Dün TEKNOFEST Samsun’da ortaya çıkan CHP lideri Kemal Kılıçdaroğlu, bir sözde KHK mağduru vatandaş tarafından sorulan bir KHK sorusu üzerine seçilirsem KHK'ların “TAMAMINI” görevlerine iade edeceğim sözünü yine tekrarladı. Elbette bu çok normalmiş gibi düşünenler için, en azından onlara şunu sormak lazım. (1) Jetlerle TBMM'yi bombalayanlar, halkın üzerine bomba atanlar, tankla masum vatandaşları ezmek suretiyle şehit edenler, ülkenin Cumhurbaşkanına silah sıkanlar ve bu suçlardan ceza alanları nasıl serbest bırakacak (SIN)? (2) Ve görevlerine nasıl iade edecek (SİN)?
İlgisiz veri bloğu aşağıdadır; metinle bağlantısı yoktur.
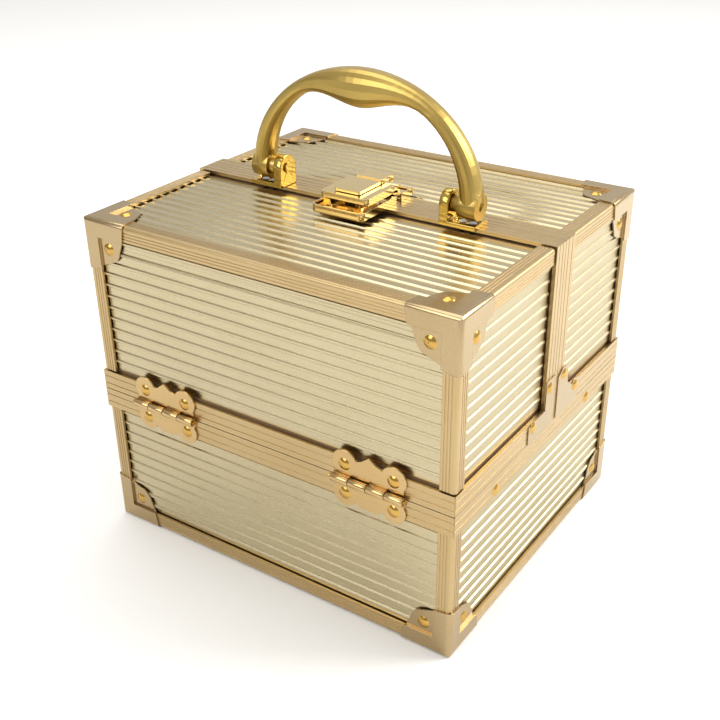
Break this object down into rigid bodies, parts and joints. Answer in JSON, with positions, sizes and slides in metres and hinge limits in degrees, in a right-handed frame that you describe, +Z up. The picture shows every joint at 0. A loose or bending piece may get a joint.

Ayrıca devletin kılcal damarlarından söküp attığı ve hala atmaya çalıştığı bu ihanet şebekesi FETÖ'cü teröristleri tekrar devletin kılcal damarlarına olmaz ya hani, es kaza seçilirsen bir Cumhurbaşkanı olarak, (3) nasıl enjekte edecek ve yapılanmasına izin verecek (SİN)? Aklımda deli sorular. Maalesef bugün Atatürk’ün partisi CHP ve onun (SÖZDE) varisi genel başkanı olan bir zatın, adına ister hırs ister paçayı örgüte kaptırmış deyin, lakin bugün geldiği nokta bu. Ülke düşmanı her kim varsa ister şahıs ister devlet ister mafya ister terör örgütleri olsun, hepsiyle aynı anda iş tutmayı kendine görev edinmiş. Neden? Sırf Tayyip Erdoğan yeniden seçilmesin. Başkan olmasın. Cumhur söz sahibi olmasın. Onun için varsa yoksa Erdoğan gitmeli. O gidince tüm iş tuttuğu küresel çete ve lobilerin ondan beklentisi olan savunma sanayinin yükselişinin durdurulması, milli projelerin sekteye uğratılması, tekrar küresel baronlara bağımlı hasta bir Türkiye’ye dönmenin önünde bir engel olmayacağı hatta bu geçişin kolaylaşacağıdır. Sonuçta Kılıçdaroğlu'nun verdiği söz KHK'lara değil, onların tasmalarını ellerinde tutan, kendisini 12 seçim kaybetmesine rağmen CHP genel başkanlığı koltuğunda oturtan küresel çete olan sahiplerinedir. Yoksa içeri atılan piyonlarına değildir. Hani her kim merak edip soruyorsa, FETÖ'nün siyasi ayağı kim diye, işte bu ayak KHK'ların “TAMAMINI” serbest bırakıp görevlerine iade edeceğiz diyen CHP ve onun tescilli genel başkanı Kemal Kılıçdaroğlu'dur. Zaten bununda bulunduğu her ortamda rahatlıkla dile getirip söylemektedir.
SANATÇI ADI ALTINDA İSLAM DÜŞMANLIĞI YAPANLAR
Son günlerde sistematik bir şekilde sözde sanatçı denilen (Gülşen/Musa Eroğlu/Kaan Tangöze) gibi bazı tipler halkın kin ve tahrik için milletin manevi değerleri ve kutsallarına saldırmayı öncelik haline getirmeye başladı. Sahnede çırılçıplak olmanın, LGBT başta olmak üzere her türlü sapkınlıklar uğruna milletin kutsallarına saldırmanın, sanatçı kriteri sayıldığı bir zamandayız maalesef. Bu düştükleri iğrenç hallerine ileride belki çok hayıflanacaklar lakin iş işten geçecek. Zira bunun çok örneklerini gördük. Hastalık çökmeye ve hastalığın verdiği çaresizlik ve manevi ölüm korkusu üzerlerine sinmeye başladığı vakit, işte o gün yanlarında onlara bugün destek veren tipler olmayacak ve onları iyileştirmeyecek. İşte o günlerinde öğrenecekleri tek şey, dinine, savaş açtıkları her şeye Kadir olan mutlak Hâkim Allah'ın kudreti ve gerçeğidir.